● **Task prompt**: Reproduce, exactly and in full, only the lines below from the one containing "rest * skin)" through the one containing "imported = [obj".
▬▬▬
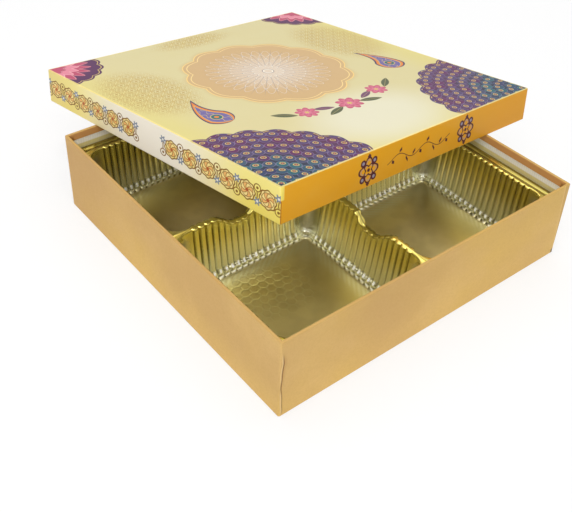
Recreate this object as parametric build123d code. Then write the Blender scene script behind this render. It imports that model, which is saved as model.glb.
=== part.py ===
"""Square four-compartment sweet box with its lid lying askew on top.

Every length is in millimetres. The origin is the middle of the base's underside, +Z is up, and X and Y
run along the base's sides. The nearest corner in the usual view is the one at -X, -Y.
Each piece is written to parts/NAME.step where it lies when the box is at rest.
"""
import os
from math import cos, radians, sin, tan

from build123d import *

# Board and paper
board = 1.5            # grey board of the base and the lid
paper = 0.25           # covering paper, glued over the board
tape = 0.12            # gummed paper tape that stays the folded corners
edge_radius = 1.2      # outside radius of a covered upright corner
corner_slit = 0.2      # gap between two wall panels where they meet at a corner
tape_leg = 18.0        # how far the tape reaches along each wall
tape_margin = 3.0      # bare board left above and below the tape
mitre_slit = 0.4       # cut in the turned-in paper at each inner corner
score_width = 0.8      # crease pressed along each fold, on the inside
score_depth = 0.3
overrun = 1.0          # how far every cutting body passes the face that it cuts

# Base
base_side = 230.0
base_height = 56.0
base_turn_in = 5.0     # paper folded over the rim, down the inside of the wall

# Lid
lid_clearance = 0.4    # between the closed lid's walls and the base, each side
lid_height = 23.0
lid_turn_in = 9.0
lid_yaw = 5.5          # degrees that the lid lies turned on the base
lid_shift_x = 29.0     # how far the lid lies off the base's middle
lid_shift_y = 63.0
lid_rest_gap = 0.25    # air left under the lid's three touching points
slope_rounds = 40      # rounds in which the lid's two slopes settle

# Insert, vacuum formed from one metallised sheet
sheet = 0.35
insert_clearance = 0.4     # between the flange and the turned-in paper, each side
insert_seat_gap = 0.1      # between the pockets' floors and the board
flange_depth = 11.8        # flange below the base's rim
flange_strip = 2.6         # flat strip outside the step
flange_radius = 4.0
step_drop = 0.8            # the lands between the pockets lie lower than the strip
step_radius = 7.0
land_width = 4.2           # between the step and a pocket
ridge_width = 5.0          # between two pockets
pocket_radius = 10.0       # upright corners of a pocket, at the lands
pocket_draft = 5.7         # degrees
foot_bevel = 3.0           # slant between a pocket's wall and its floor
foot_height = 4.2          # the ribs end this far above a pocket's floor
foot_ledge = 0.1           # least width of the ledge that the ribs end on

# Upright ribs of the pockets' walls
rib_pitch = 4.6
rib_margin = 2.0           # least plain stretch between a corner's round and the first rib
rib_half_angle = 52.0      # degrees that a rib turns from its crown to its side
rib_facets = 3             # flats that stand for a rib's round
rib_back_facets = 2        # the same on the sheet's hidden side
rib_stand = 0.05           # the valleys between ribs stand this far off the plain wall

# Finger notches, one in each arm of the cross of ridges
notch_centre = 58.0        # from the middle of the box
notch_width = 31.0
notch_floor = 14.0
notch_depth = 8.0
notch_radius = 5.0
notch_reach = 12.0         # each way across the ridge

# Derived sizes of the base
base_board_side = base_side - 2 * paper
base_board_height = base_height - 2 * paper
base_inner_side = base_board_side - 2 * board
base_mouth_side = base_inner_side - 2 * paper
base_floor_z = paper + board

# Derived sizes of the lid
lid_wall = board + 2 * paper
lid_side = base_side + 2 * (lid_clearance + lid_wall)
lid_ceiling = lid_height - paper - board

# Derived sizes of the insert
insert_side = base_mouth_side - 2 * insert_clearance
flange_z = base_height - flange_depth
land_z = flange_z - step_drop
insert_bottom_z = base_floor_z + insert_seat_gap
step_side = insert_side - 2 * flange_strip
pocket_side = step_side / 2 - land_width - ridge_width / 2
pocket_centre = (pocket_side + ridge_width) / 2
pocket_straight = pocket_side - 2 * pocket_radius
rib_count = int((pocket_straight - 2 * rib_margin) // rib_pitch)
rib_radius = rib_pitch / (2 * sin(radians(rib_half_angle)))
rib_height = rib_radius * (1 - cos(radians(rib_half_angle)))
foot_inset = rib_stand + rib_height + foot_ledge


def upright_block(side, low, high, radius=0):
    """A square block from one height to another, with rounded upright corners."""
    outline = RectangleRounded(side, side, radius) if radius > 0 else Rectangle(side, side)
    return extrude(Plane.XY.offset(low) * outline, high - low)


def at_four_corners(piece):
    """The piece and its copies turned to the other three corners."""
    return [Rot(0, 0, 90 * turn) * piece for turn in range(4)]


def folded_tray(side, height, radius):
    """A tray cut and folded from one sheet of board: walls slit apart at the corners, folds creased."""
    tray = upright_block(side, 0, height, radius)
    tray -= upright_block(side - 2 * board, board, height + overrun)
    slit_length = 2 * board + overrun
    slit = Pos(side / 2 - board / 2, side / 2 - board / 2, board + height / 2) * (
        Rot(0, 0, 45) * Box(slit_length, corner_slit, height))
    tray -= at_four_corners(slit)
    crease = Pos(side / 2 - board - score_width / 2, 0, board - score_depth / 2) * (
        Box(score_width, side - 2 * board - 4 * score_width, score_depth))
    tray -= at_four_corners(crease)
    return tray


def corner_tape(side, height, radius):
    """Tape folded round one upright corner of a board tray, glued to its outside."""
    low = tape_margin
    high = height - tape_margin
    band = upright_block(side + 2 * tape, low, high, radius + tape)
    band -= upright_block(side, low - overrun, high + overrun, radius)
    reach = tape_leg + overrun
    corner = Pos(side / 2 - tape_leg + reach / 2, side / 2 - tape_leg + reach / 2, height / 2)
    return band & (corner * Box(reach, reach, height))


def covering(side, height, turn_in, tapes):
    """Paper glued over a board tray: under the floor, up the walls, over the rim and down inside."""
    inner = side - 2 * paper - 2 * board
    mouth = inner - 2 * paper
    rim = height - paper
    skin = upright_block(side, 0, height, edge_radius)
    skin -= upright_block(side - 2 * paper, paper, rim, edge_radius - paper)
    skin -= upright_block(mouth, rim - overrun, height + overrun)
    fold = upright_block(inner, rim - turn_in, rim + paper / 2)
    fold -= upright_block(mouth, rim - turn_in - overrun, height + overrun)
    mitre = Pos(inner / 2, inner / 2, rim - turn_in / 2 - overrun / 2) * (
        Rot(0, 0, 45) * Box(2 * overrun, mitre_slit, turn_in + overrun))
    fold -= at_four_corners(mitre)
    skin += fold
    for piece in tapes:
        skin -= piece
    return skin


def covered_tray(side, height, turn_in):
    """Board tray, its four corner tapes and its covering, standing on the floor with the mouth up."""
    board_side = side - 2 * paper
    board_height = height - 2 * paper
    board_radius = edge_radius - paper
    lift = Pos(0, 0, paper)
    tray = lift * folded_tray(board_side, board_height, board_radius)
    tapes = [lift * piece for piece in at_four_corners(corner_tape(board_side, board_height, board_radius))]
    return tray, tapes, covering(side, height, turn_in, tapes)


def drafted_body(low, high, skin, inset=0.0):
    """Plain body of a pocket between two heights, moved in by an inset and widening upwards by its draft.

    The skin moves it out to the sheet's hidden side.
    """
    inset += (land_z - low) * tan(radians(pocket_draft)) - skin
    side = pocket_side - 2 * inset
    outline = Plane.XY.offset(low) * RectangleRounded(side, side, pocket_radius - inset)
    return extrude(outline, high - low, taper=-pocket_draft)


def rib_strip(low, high, skin):
    """Ribs of the wall on the -Y side: a row of faceted scallops pushed along the wall's slope.

    On the sheet's hidden side the ribs keep their centres, with a flat between each two.
    """
    turn = radians(rib_half_angle)
    facets = rib_back_facets if skin > 0 else rib_facets
    radius = rib_radius - skin
    centre = rib_stand + rib_height - rib_radius
    shoulder = centre + radius * cos(turn)
    end = rib_count * rib_pitch / 2
    points = [(end, shoulder), (end, -skin - overrun), (-end, -skin - overrun), (-end, shoulder)]
    for index in range(rib_count):
        middle = (index + 1 / 2) * rib_pitch - end
        first = 0 if skin > 0 or index > 0 else 1
        last = facets if skin > 0 else facets - 1
        for corner in range(first, last + 1):
            lean = turn * (2 * corner / facets - 1)
            points.append((middle + radius * sin(lean), centre + radius * cos(lean)))
    profile_face = make_face(Polyline(*points, close=True))
    slope = tan(radians(pocket_draft))
    foot_of_wall = (0, (land_z - low) * slope - pocket_side / 2, low)
    up_the_wall = Vector(0, -slope, 1).normalized()
    profile = Plane(origin=foot_of_wall, x_dir=(1, 0, 0), z_dir=up_the_wall) * profile_face
    return extrude(profile, (high - low) / up_the_wall.Z, dir=up_the_wall)


def pocket_body(top, skin):
    """Drafted body of one pocket, centred on the Z axis: ribbed walls over a plain dish with a slanted foot."""
    low = insert_bottom_z + sheet - skin
    ledge = low + foot_height
    walls = drafted_body(ledge, top, skin)
    walls -= at_four_corners(rib_strip(ledge - overrun, top + overrun, skin))
    dish = drafted_body(low, ledge, skin, foot_inset)
    dish = chamfer(dish.edges().group_by(Axis.Z)[0], foot_bevel + skin)
    return walls + dish


def at_four_pockets(piece):
    """The piece in each of the four pockets."""
    spread = [(-1, -1), (1, -1), (1, 1), (-1, 1)]
    return [Pos(pocket_centre * x, pocket_centre * y, 0) * piece for x, y in spread]


def notch_profile(lift=0.0):
    """Outline of a finger notch across a ridge, in the plane along the ridge, open at the top."""
    top = land_z + step_drop
    floor_z = land_z - notch_depth - lift
    outline = Polyline(
        (notch_centre - notch_width / 2 - lift, top), (notch_centre - notch_floor / 2 - lift, floor_z),
        (notch_centre + notch_floor / 2 + lift, floor_z), (notch_centre + notch_width / 2 + lift, top),
        close=True)
    face = make_face(outline)
    low = face.vertices().sort_by(Axis.Y)[:2]
    return fillet(low, notch_radius)


def across_ridge(profile):
    """A notch profile made a body that reaches both ways across the ridge along +X."""
    return extrude(Plane.XZ * profile, notch_reach, both=True)


def flange_plate():
    """The sheet's level parts: the strip along the wall, the step and the lands with the ridges."""
    strip = upright_block(insert_side, flange_z - sheet, flange_z, flange_radius)
    strip -= upright_block(step_side, flange_z - sheet - overrun, flange_z + overrun, step_radius)
    riser = upright_block(step_side + 2 * sheet, land_z - sheet, flange_z - sheet, step_radius + sheet)
    riser -= upright_block(step_side, land_z, flange_z, step_radius)
    return strip + riser


def insert_tray():
    """The four-pocket insert: one formed sheet with ribbed pockets, lands, ridges and finger notches."""
    tray = flange_plate()
    tray += at_four_pockets(pocket_body(land_z - sheet, sheet))
    notches = at_four_corners(across_ridge(notch_profile()))
    saddles = at_four_corners(across_ridge(notch_profile(sheet)))
    plate_bottom = land_z - sheet
    band = upright_block(step_side, land_z - notch_depth - 2 * sheet, plate_bottom)
    tray += [piece & band for piece in saddles]
    tray -= notches
    tray -= at_four_pockets(pocket_body(land_z, 0.0))
    return tray


def lid_plane():
    """Plane of the lid's open rim as it lies on the base, touching at three places.

    The two skirts that meet at the near corner lie with their inner edges on the base's right and back
    rims, and the ceiling lies on the corner between them. The two slopes are found in turn.
    """
    rim = base_side / 2
    skirt = lid_side / 2 - lid_wall
    slope_x = slope_y = 0.0
    for _ in range(slope_rounds):
        normal = Vector(-slope_x, -slope_y, 1).normalized()
        along = Vector(cos(radians(lid_yaw)), sin(radians(lid_yaw)), 0)
        along = (along - normal * along.dot(normal)).normalized()
        across = normal.cross(along)
        step = (rim - lid_shift_x + across.X * skirt) / along.X
        touch_y = lid_shift_y - across.Y * skirt + step * along.Y
        step = (rim - lid_shift_y + along.Y * skirt) / across.Y
        touch_x = lid_shift_x - along.X * skirt + step * across.X
        drop = lid_ceiling / normal.Z
        slope_x = -drop / (rim - touch_x)
        slope_y = -drop / (rim - touch_y)
    height = base_height - slope_x * (rim - lid_shift_x) - slope_y * (touch_y - lid_shift_y)
    middle = Vector(lid_shift_x, lid_shift_y, height + lid_rest_gap)
    return Plane(origin=middle, x_dir=along, z_dir=normal)


def write(name, shape):
    """One named piece to its own file."""
    solids = shape.solids()
    body = solids[0] if len(solids) == 1 else Compound(children=list(solids))
    body.label = name
    export_step(body, f"parts/{name}.step")


def main():
    os.makedirs("parts", exist_ok=True)
    corners = ("right_back", "left_back", "left_front", "right_front")

    tray, tapes, skin = covered_tray(base_side, base_height, base_turn_in)
    write("base_board", tray)
    write("base_wrap", skin)
    for corner, piece in zip(corners, tapes):
        write(f"base_corner_tape_{corner}", piece)

    write("insert_tray", insert_tray())

    tray, tapes, skin = covered_tray(lid_side, lid_height, lid_turn_in)
    turned_over = Pos(0, 0, lid_height) * Rot(180, 0, 0)
    turned_corners = ("right_front", "left_front", "left_back", "right_back")
    rest = lid_plane().location * turned_over
    write("lid_board", rest * tray)
    write("lid_wrap", rest * skin)
    for corner, piece in zip(turned_corners, tapes):
        write(f"lid_corner_tape_{corner}", rest * piece)


main()
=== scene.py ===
"""Looks of the four-compartment sweet box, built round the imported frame. Lengths are in millimetres."""
import math

import bmesh
import bpy
from mathutils import Matrix, Vector


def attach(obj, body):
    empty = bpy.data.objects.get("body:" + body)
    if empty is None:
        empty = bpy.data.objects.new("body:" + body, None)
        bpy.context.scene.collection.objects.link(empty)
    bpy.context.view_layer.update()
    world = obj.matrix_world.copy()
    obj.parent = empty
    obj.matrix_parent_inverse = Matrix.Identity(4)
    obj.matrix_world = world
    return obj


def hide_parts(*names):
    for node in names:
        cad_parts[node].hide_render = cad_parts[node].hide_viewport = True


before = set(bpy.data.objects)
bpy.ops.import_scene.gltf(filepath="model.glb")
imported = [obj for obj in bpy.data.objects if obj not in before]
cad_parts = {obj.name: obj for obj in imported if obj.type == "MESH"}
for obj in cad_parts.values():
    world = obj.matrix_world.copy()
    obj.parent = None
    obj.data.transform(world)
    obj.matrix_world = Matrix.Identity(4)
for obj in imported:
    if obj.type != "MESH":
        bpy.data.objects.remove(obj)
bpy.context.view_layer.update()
MM = 0.001

# Board and paper
BOARD = 1.5
PAPER = 0.25
WALL = BOARD + 2 * PAPER
CORNER_ROUND = 1.2
FOLD_ROUND = 0.55
INNER_ROUND = 0.3
ROUND_STEPS = 6
FOLD_STEPS = 3
WALL_SHARES = (-1.0, -0.99, -0.97, -0.94, -0.85, -0.5, 0.0, 0.5, 0.85, 0.94, 0.97, 0.99, 1.0)
SMALL_FACE = 12.0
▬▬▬
● **Exercise solution**:
    write("lid_wrap", rest * skin)
    for corner, piece in zip(turned_corners, tapes):
        write(f"lid_corner_tape_{corner}", rest * piece)


main()
=== scene.py ===
"""Looks of the four-compartment sweet box, built round the imported frame. Lengths are in millimetres."""
import math

import bmesh
import bpy
from mathutils import Matrix, Vector


def attach(obj, body):
    empty = bpy.data.objects.get("body:" + body)
    if empty is None:
        empty = bpy.data.objects.new("body:" + body, None)
        bpy.context.scene.collection.objects.link(empty)
    bpy.context.view_layer.update()
    world = obj.matrix_world.copy()
    obj.parent = empty
    obj.matrix_parent_inverse = Matrix.Identity(4)
    obj.matrix_world = world
    return obj


def hide_parts(*names):
    for node in names:
        cad_parts[node].hide_render = cad_parts[node].hide_viewport = True


before = set(bpy.data.objects)
bpy.ops.import_scene.gltf(filepath="model.glb")
imported = [obj for obj in bpy.data.objects if obj not in before]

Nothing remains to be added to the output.